2 The Fee and Service Standards Policy and the Fee and Service Standards Handbook can be found on the Bureau's Web site under Business Services, Fees and Service Standards.

3 The June 2001 Merger Review Performance Report can be found on the Bureau's Web site under Business Services, Fees and Service Standards.

4 The totals include the number of notifications or ARC requests received during April 1 and March 31 of each year.

5 The Merger Enforcement Guidelines can be found on the Bureau's Web site under Merger Info, Publications.

6 Treasury Board's External Charging Policy can be found at: www.tbs-sct.gc.ca/tbs-sct/index-eng.asp under Policies.
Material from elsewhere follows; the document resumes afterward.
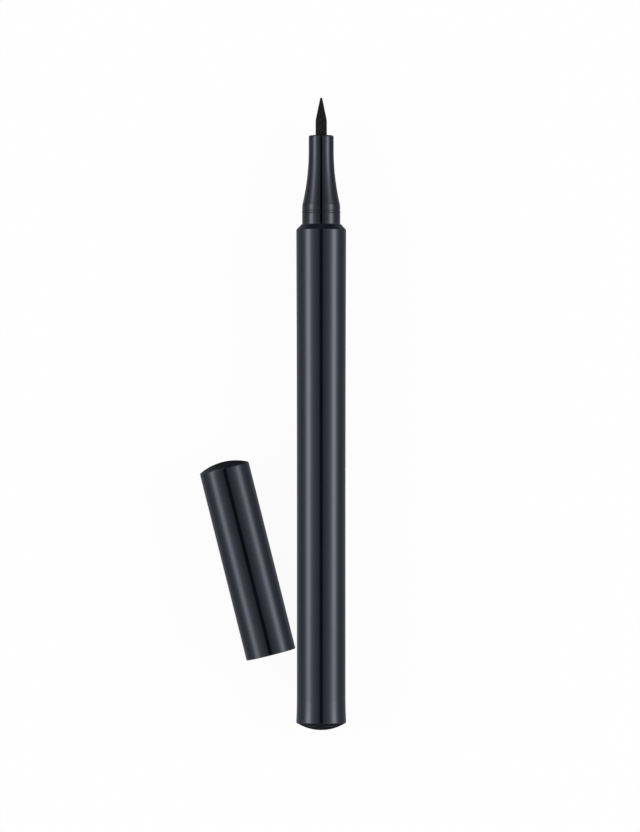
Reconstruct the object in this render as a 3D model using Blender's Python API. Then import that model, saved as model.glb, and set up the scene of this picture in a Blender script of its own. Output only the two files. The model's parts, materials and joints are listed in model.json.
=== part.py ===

7 For fiscal year 2003-2004, the Bureau examined 24% of all publicly announced mergers, as reported by Crosbie & Company Inc. in Mergers and Acquisitions in Canada. For the three previous fiscal years, this proportion was approximately 32%. This implies a 25% decrease in 2003-2004 in the number of mergers examined by the Bureau compared to the Crosbie data. This may not be an exact measure of the decrease in the number of merger filings due to the increase in the size-of-transaction threshold, however, the Bureau does not have any other available estimation method.

8 The totals include the number of notifications and ARC requests completed between April 1 and March 31 of each year.

9 The Merger Review Benchmarking Report was published by the Bureau's Compliance and Operations Branch in June 2001 after it conducted a thorough study of the Bureau's merger review process. The report is available on the Bureau's Web site under Merger Info, Publications.